Nevertheless, it is not clear that the amendment will hold up if challenged in court. We note that a class action was filed against the State and against the Commissioner of Patents by a couple of Haifa inventors / applicants Yair Nissan and Yan Lishinsky. Nissan and Lishinsky, if they prevail, are entitled to a large windfall. Since the Knesset has retroactively amended the Law, the grounds for Class Action no longer exist. Arguably this goes against the Basic Law relating to property since the amendment is to the detriment of the filers of the class action. Alternatively, however, one could argue that the interests of the parties has been dealt with. Nissan and Lishinsky may be estopelled from claiming that there is a problem with the amendment since the basis of their class action is that failure to obey the Law jeopardized their rights, and the Law has now been followed. Apart from Nissan and Lishinsky it is difficult to see who else would challenge this Mapai-like Knesset legislation. Since Internet publication is superior to publication in the Patent Office Journal in every regard.
We note that legislation with retroactive effect that changes historical reality has a long Jewish tradition. The Rabbinical satirical treatment of David and Bathsheba, wherein accidents of circumstance resulted in Uriah having divorced Bathsheba as of first leaving for battle, due to his not returning, is a classical example of this. Under this interpretation, Nathan the prophet’s allegations and King David’s admission that he had sinned are both indicative of the moral problems inherent in retroactive legislation, nevertheless, Jewish law countenances the retroactive effect of legislation in extreme circumstances.

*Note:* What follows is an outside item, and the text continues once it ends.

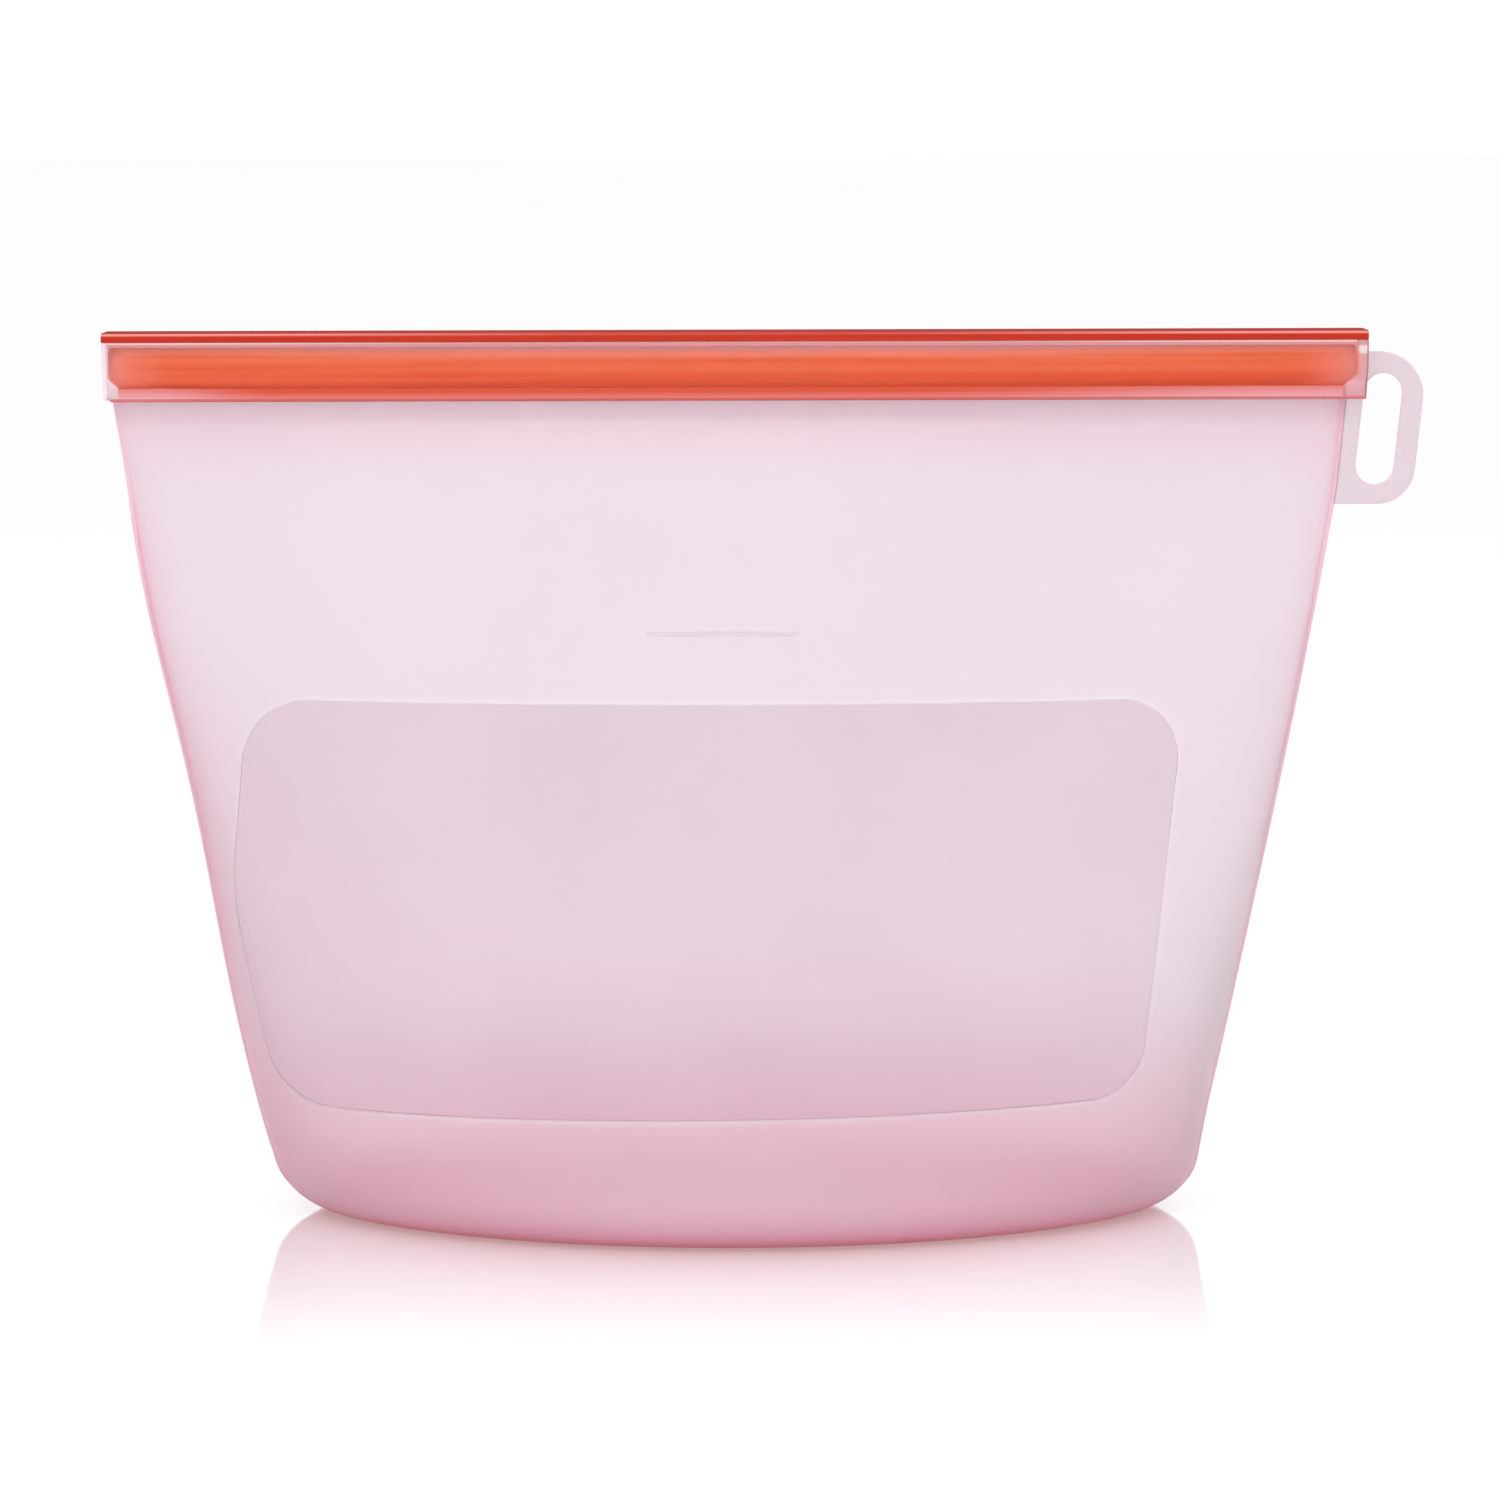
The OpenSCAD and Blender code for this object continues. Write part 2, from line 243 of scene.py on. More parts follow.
def along(points, shares):
    """Points at these shares of the length of an open polyline."""
    step = np.linalg.norm(np.diff(points, axis=0), axis=1)
    reach = np.concatenate([[0], np.cumsum(step)])
    at = np.asarray(shares) * reach[-1]
    return np.stack([np.interp(at, reach, points[:, k]) for k in range(points.shape[1])], axis=-1)


def even(outline, spacing):
    """A closed outline with extra points, so that no step is longer than spacing."""
    points = []
    for a, b in zip(outline, np.roll(outline, -1, axis=0)):
        n = max(1, math.ceil(np.linalg.norm(b - a) / spacing))
        points += [a + (b - a) * k / n for k in range(n)]
    return np.array(points)


def dress(piece, body, slot, *nodes):
    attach(piece, body)
    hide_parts(*nodes)


# ---------------------------------------------------------------- node helpers


class Nodes:
    """A material with one Principled shader, and short names for the nodes around it."""

    def __init__(self, name):
        self.material = bpy.data.materials.new(name)
        self.material.use_nodes = True
        self.tree = self.material.node_tree
        self.shader = self.tree.nodes["Principled BSDF"]
        self.place = self.tree.nodes.new("ShaderNodeTexCoord").outputs["Object"]

    def set(self, **values):
        for key, value in values.items():
            self.shader.inputs[key.replace("_", " ")].default_value = value
        return self

    def link(self, source, target):
        if isinstance(target, str):
            target = self.shader.inputs[target]
        self.tree.links.new(source, target)

    def attribute(self, name):
        node = self.tree.nodes.new("ShaderNodeAttribute")
        node.attribute_name = name
        return node.outputs["Fac"]

    def stretched(self, scale):
        node = self.tree.nodes.new("ShaderNodeMapping")
        node.inputs["Scale"].default_value = scale
        self.link(self.place, node.inputs["Vector"])
        return node.outputs["Vector"]

    def noise(self, scale, detail=3.0, roughness=0.5, place=None):
        node = self.tree.nodes.new("ShaderNodeTexNoise")
        node.inputs["Scale"].default_value = scale
        node.inputs["Detail"].default_value = detail
        node.inputs["Roughness"].default_value = roughness
        self.link(place or self.place, node.inputs["Vector"])
        return node.outputs["Fac"]

    def remap(self, source, low, high, to_low=0.0, to_high=1.0, smooth=True):
        node = self.tree.nodes.new("ShaderNodeMapRange")
        node.interpolation_type = "SMOOTHSTEP" if smooth else "LINEAR"
        self.link(source, node.inputs["Value"])
        for key, value in (("From Min", low), ("From Max", high), ("To Min", to_low), ("To Max", to_high)):
            node.inputs[key].default_value = value
        return node.outputs["Result"]

    def beyond(self, source, edge):
        """1 past a sharp edge, and 0 short of it."""
        return self.remap(source, edge - 0.01 * MM, edge + 0.01 * MM)

    def axis(self, name):
        node = self.tree.nodes.new("ShaderNodeSeparateXYZ")
        self.link(self.place, node.inputs["Vector"])
        return node.outputs[name]

    def maths(self, operation, a, b):
        node = self.tree.nodes.new("ShaderNodeMath")
        node.operation = operation
        for socket, value in zip(node.inputs, (a, b)):
            if isinstance(value, (int, float)):
                socket.default_value = value
            else:
                self.link(value, socket)
        return node.outputs["Value"]

    def mix(self, share, a, b):
        """Colour between a and b; each is a colour or a socket."""
        node = self.tree.nodes.new("ShaderNodeMix")
        node.data_type = "RGBA"
        self.link(share, node.inputs["Factor"])
        for key, value in (("A", a), ("B", b)):
            socket = [s for s in node.inputs if s.name == key and s.type == "RGBA"][0]
            if isinstance(value, tuple):
                socket.default_value = (*value, 1)
            else:
                self.link(value, socket)
        return [s for s in node.outputs if s.type == "RGBA"][0]

    def bump(self, height, strength, distance):
        node = self.tree.nodes.new("ShaderNodeBump")
        node.inputs["Strength"].default_value = strength
        node.inputs["Distance"].default_value = distance
        self.link(height, node.inputs["Height"])
        self.link(node.outputs["Normal"], "Normal")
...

Meanwhile, it is not clear if the refund of first filing fee to applicants as promised by then Secretary General of the Ministry of Justice and now Acting commissioner Dr Guy Rotkopf, will take place. the amendment removes reference in the Law to publication in the reshumot at Applicant’s expense. Will previously paid publication fees be considered as part of the filing fee and not refunded, or will the Israel Patent Office provide refunds? We await clarification on this issue.